The Non-% is not an abnormal result of a faulty policy that can be tweaked through further fine-tuning. It is the logical outcome of the structural limitation of the logic of representation itself. 
 
Attempting to achieve equitable conditions by ‘representing’ every single voice is like trying to fit the Atlantic Ocean into a cereal bowl. No matter how hard you try, the tool is utterly unfit for the job. 
 
As such, I harbor zero delusions that this piece of writing, or the meager amount of accumulated research, researched in this way, written this way, will do a damn thing. 
 
This mode of writing has its own circulation, which is dominated by the harrowing demands of public intellectualism -- an elite grind that must adhere to standards of legitimacy.
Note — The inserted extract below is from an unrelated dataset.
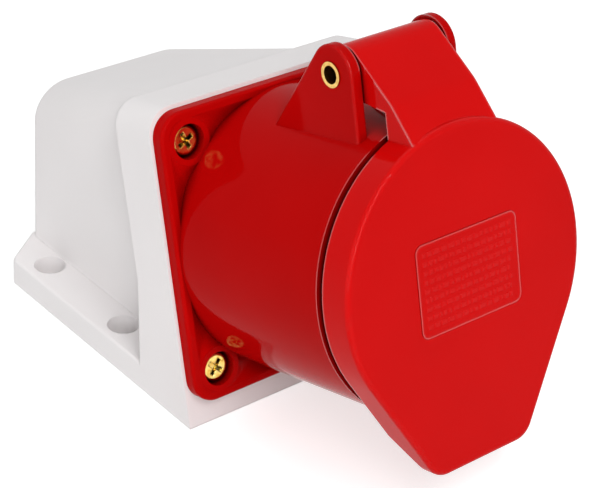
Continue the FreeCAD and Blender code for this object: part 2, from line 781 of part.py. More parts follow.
def make_lid():
    body = new_body("lid", SOCKET_ORIGIN)
    sketch = new_sketch(body, "lid_face_outline", height=LID_FACE)
    lid_outline(sketch, "0")
    pad(body, "lid_shell", sketch, "lid_depth", reverse=True)
    tip = value("-tip_drop")
    soften(body, "tip_corners", "tip_round",
           lambda middle, edge: runs_along(edge, Z_AXIS) and near(middle.y, tip))

    face = value(LID_FACE)
    soften(body, "lid_face_edge", "lid_round",
           lambda middle, edge: near(middle.z, face) and near(edge.Vertexes[0].Z, face))

    # the tip's back is cut on a slant, so its side walls run out towards the tip
    sketch = new_sketch(body, "tip_slant", "YZ_Plane")
    add_polygon(sketch, [
        ("-lid / 2 + 1", f"{LID_BACK} - 1"),
        ("-lid / 2 + 1", LID_BACK),
        ("-tip_drop - 1", f"{LID_FACE} - tip_depth"),
        ("-tip_drop - 1", f"{LID_BACK} - 1"),
    ])
    pocket(body, "tip_back", sketch, "lid + 4", symmetric=True)

    # hinge arm, a channel between the lid and the pin
    sketch = new_sketch(body, "arm_side", "YZ_Plane")
    add_polygon(sketch, [
        ("lid / 2 - 3 * lid_wall", LID_BACK),
        ("lid / 2 - 3 * lid_wall", f"{LID_FACE} - arm_root_back"),
        ("arm_root_up", f"{LID_FACE} - arm_root_back"),
        ("arm_bend_up", f"{LID_FACE} - arm_bend_back"),
        along_arm("0", "barrel / 2", "barrel"),
        ("barrel_up", "barrel_out"),
        ("barrel_up - barrel / 2", "barrel_out"),
        ("barrel_up - barrel / 2 - arm_wall", LID_BACK),
    ])
    pad(body, "arm", sketch, "arm_width", symmetric=True)
    sketch = new_sketch(body, "barrel_circle", "YZ_Plane")
    add_circle(sketch, "barrel / 2", "barrel_up", "barrel_out")
    pad(body, "arm_barrel", sketch, "arm_width", symmetric=True)
    bend_up, bend_out = value("arm_bend_up"), value(f"{LID_FACE} - arm_bend_back")
    soften(body, "arm_bend", "arm_bend_round",
           lambda middle, edge: runs_along(edge, X_AXIS)
           and near(middle.y, bend_up) and near(middle.z, bend_out))

    # inside of the channel
    channel = "arm_width - 2 * arm_wall"
    sketch = new_sketch(body, "channel_side", "YZ_Plane")
    add_polygon(sketch, [
        ("lid / 2", f"{LID_BACK} - 1"),
        ("lid / 2", f"{LID_FACE} - arm_root_back - 2 * arm_wall"),
        ("arm_bend_up - arm_wall * 0.7", f"{LID_FACE} - arm_bend_back - arm_wall"),
        along_arm("0", "barrel / 2 - arm_wall", "barrel"),
        ("barrel_up + (barrel / 2 - arm_wall) * cos(arm_angle * 1deg)", "barrel_out"),
        ("pin_up", "pin_out - barrel"),
        ("pin_up - barrel", "pin_out - barrel"),
        ("pin_up - barrel", f"{LID_BACK} - 1"),
    ])
    pocket(body, "channel", sketch, channel, symmetric=True)
    sketch = new_sketch(body, "spring_room_circle", "YZ_Plane")
    add_circle(sketch, "(spring_coil + spring_wire) / 2 + spring_gap", "pin_up", "pin_out")
    pocket(body, "spring_room", sketch, channel, symmetric=True)
    sketch = new_sketch(body, "pin_hole_circle", "YZ_Plane")
    add_circle(sketch, "pin / 2 + pin_clearance", "pin_up", "pin_out")
    pocket(body, "pin_hole", sketch, "arm_width + 2", symmetric=True)

    # bar across the channel that takes the spring's leg
    sketch = new_sketch(body, "spring_bar_outline", "YZ_Plane")
    near_side, far_side = "(spring_coil - spring_wire) / 2 - bar_size", "(spring_coil - spring_wire) / 2"
    add_polygon(sketch, [
        along_arm("bar_place - bar_size / 2", near_side),
        along_arm("bar_place - bar_size / 2", far_side),
        along_arm("bar_place + bar_size / 2", far_side),
        along_arm("bar_place + bar_size / 2", near_side),
    ])
    pad(body, "spring_bar", sketch, f"{channel} + 1", symmetric=True)

    sketch = new_sketch(body, "lid_hollow_outline", height=LID_INSIDE)
    lid_outline(sketch, "lid_wall")
    pocket(body, "lid_hollow", sketch, "lid_depth + 2")

    # bare raised panel on the face
    sketch = new_sketch(body, "label_outline", height=LID_FACE)
    add_rectangle(sketch, "label_width / 2", "label_height / 2")
    pad(body, "label_panel", sketch, "label_rise")
    wide = value("label_width / 2")
    soften(body, "label_corners", "label_round",
           lambda middle, edge: runs_along(edge, Z_AXIS) and near(abs(middle.x), wide) and middle.z > face)
    return body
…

Thus, the Non-% of these studies are constantly told that they must be accredited intellectuals, using resources they will never attain, in order to study and voice their own plight. 
 
(If you’d like a much more theoretically-secured version of what I’m saying, take a look at Francois Laruelle’s philosophy of The Victim). 
 
As representational discourse has hit its carrying capacity, this requires not a new complete textual architecture, but a dimensional shift in how to cheat the constraints of representation and it's material manifestaions. 
 
And this requires less writing and more gaming, more playing, more lying, more cheating and more joking. These skills are all related to capacities -- how can one unconventionally mis-use speech, images, behaviors and tools to bypass the inherent constraints of this collapsing game of representation? 
 
For the close of this residency, I’m launching a platform called ‘The Futuring’. The aim is to actively theorize and experiment with strategies of re-distributal cognition, rumor production, collective licensing of illegitimate actions and the weaponization of speculation. The first project will be an online exhibition in direct response to The Art of Future Warfare.